— START MATERIAL PROVIDED —

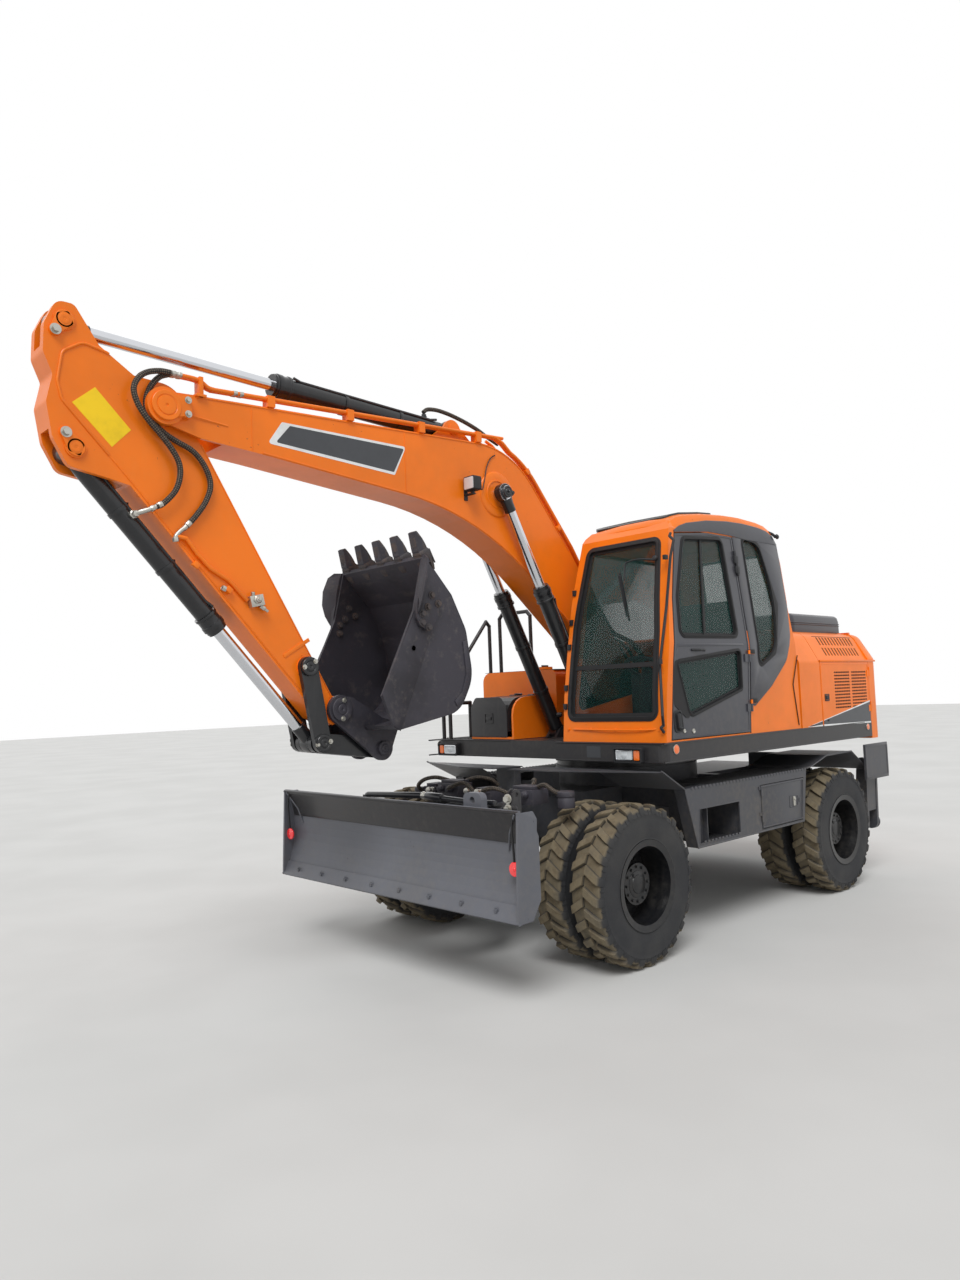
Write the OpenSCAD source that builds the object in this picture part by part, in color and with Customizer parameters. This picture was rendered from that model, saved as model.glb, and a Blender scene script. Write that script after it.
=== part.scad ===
// Wheeled excavator with twin tyres, front dozer blade and rear outriggers.
// X points forward, Y to the machine's left, Z up. Heights start at the ground.
// Side profiles are lists of [x, z] and plans lists of [x, y], with x from the slew axis.

/* [Whole machine] */
// Distance between the front and rear axle
wheelbase = 2850; // [2700:10:3000]
// Width over the twin tyres and the blade
overall_w = 2494; // [2450:2:2550]
// Distance from the slew axis forward to the middle of the overall length
mid_x = 1176; // [1100:1:1400]

/* [Wheels] */
// Outer diameter of a tyre, to the tips of its lugs
tyre_d = 1050; // [1000:2:1056]
// Width of one tyre
tyre_w = 250; // [230:1:260]
// Spacing of the twin tyres, centre to centre
dual_pitch = 320; // [300:1:330]
// Diameter of the rim flange
rim_d = 592; // [570:1:600]
// Diameter of the hub
hub_d = 270; // [240:1:300]
// Depth of the tread grooves
lug_h = 26; // [15:1:35]
// Number of lugs around one side of a tyre
lug_n = 24; // [20:1:26]

/* [Chassis] */
// Half width of the centre frame
frame_hw = 340; // [300:1:360]
// Height of the top of the slew pedestal
pedestal_z = 1185; // [1160:1:1200]
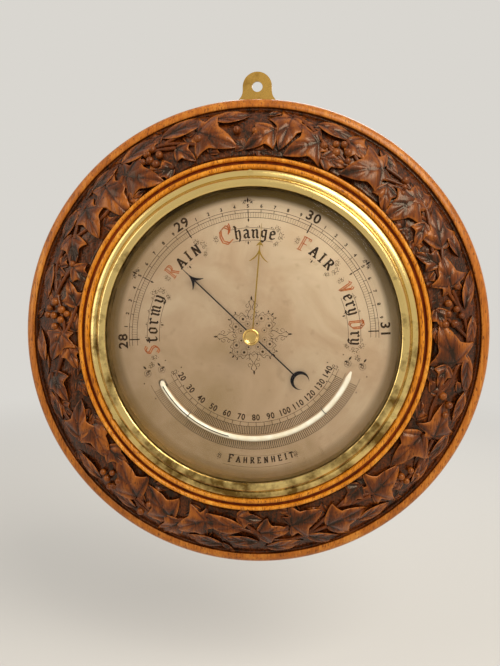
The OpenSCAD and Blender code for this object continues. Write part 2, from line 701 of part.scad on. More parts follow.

— END MATERIAL PROVIDED —

- **TASK OBJECTIVE**
Output the listing above word for word.

- **EXPECTED ANSWER**
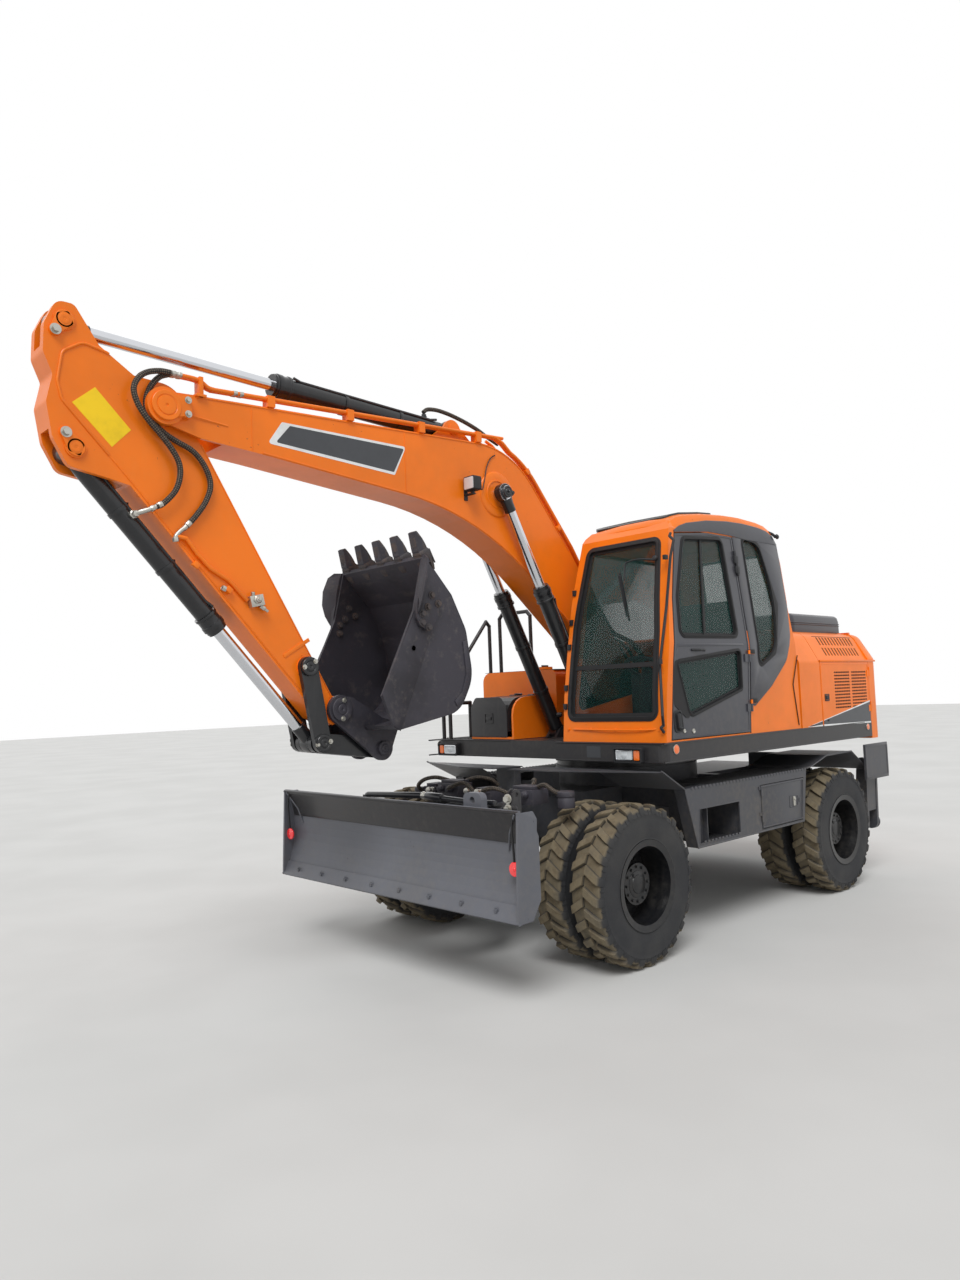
Write the OpenSCAD source that builds the object in this picture part by part, in color and with Customizer parameters. This picture was rendered from that model, saved as model.glb, and a Blender scene script. Write that script after it.
=== part.scad ===
// Wheeled excavator with twin tyres, front dozer blade and rear outriggers.
// X points forward, Y to the machine's left, Z up. Heights start at the ground.
// Side profiles are lists of [x, z] and plans lists of [x, y], with x from the slew axis.

/* [Whole machine] */
// Distance between the front and rear axle
wheelbase = 2850; // [2700:10:3000]
// Width over the twin tyres and the blade
overall_w = 2494; // [2450:2:2550]
// Distance from the slew axis forward to the middle of the overall length
mid_x = 1176; // [1100:1:1400]

/* [Wheels] */
// Outer diameter of a tyre, to the tips of its lugs
tyre_d = 1050; // [1000:2:1056]
// Width of one tyre
tyre_w = 250; // [230:1:260]
// Spacing of the twin tyres, centre to centre
dual_pitch = 320; // [300:1:330]
// Diameter of the rim flange
rim_d = 592; // [570:1:600]
// Diameter of the hub
hub_d = 270; // [240:1:300]
// Depth of the tread grooves
lug_h = 26; // [15:1:35]
// Number of lugs around one side of a tyre
lug_n = 24; // [20:1:26]

/* [Chassis] */
// Half width of the centre frame
frame_hw = 340; // [300:1:360]
// Height of the top of the slew pedestal
pedestal_z = 1185; // [1160:1:1200]
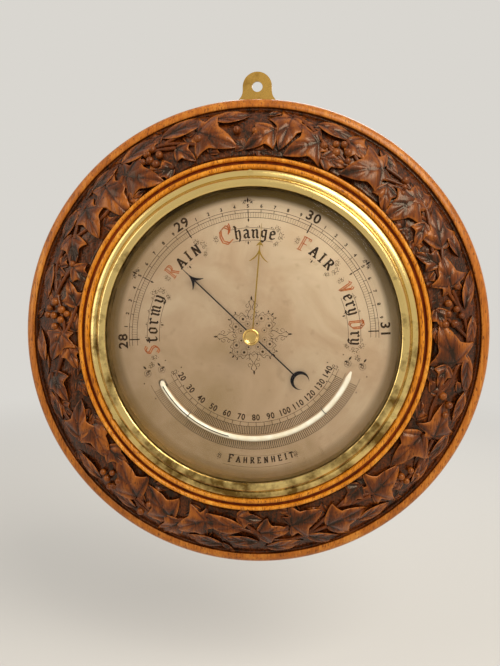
The OpenSCAD and Blender code for this object continues. Write part 2, from line 701 of part.scad on. More parts follow.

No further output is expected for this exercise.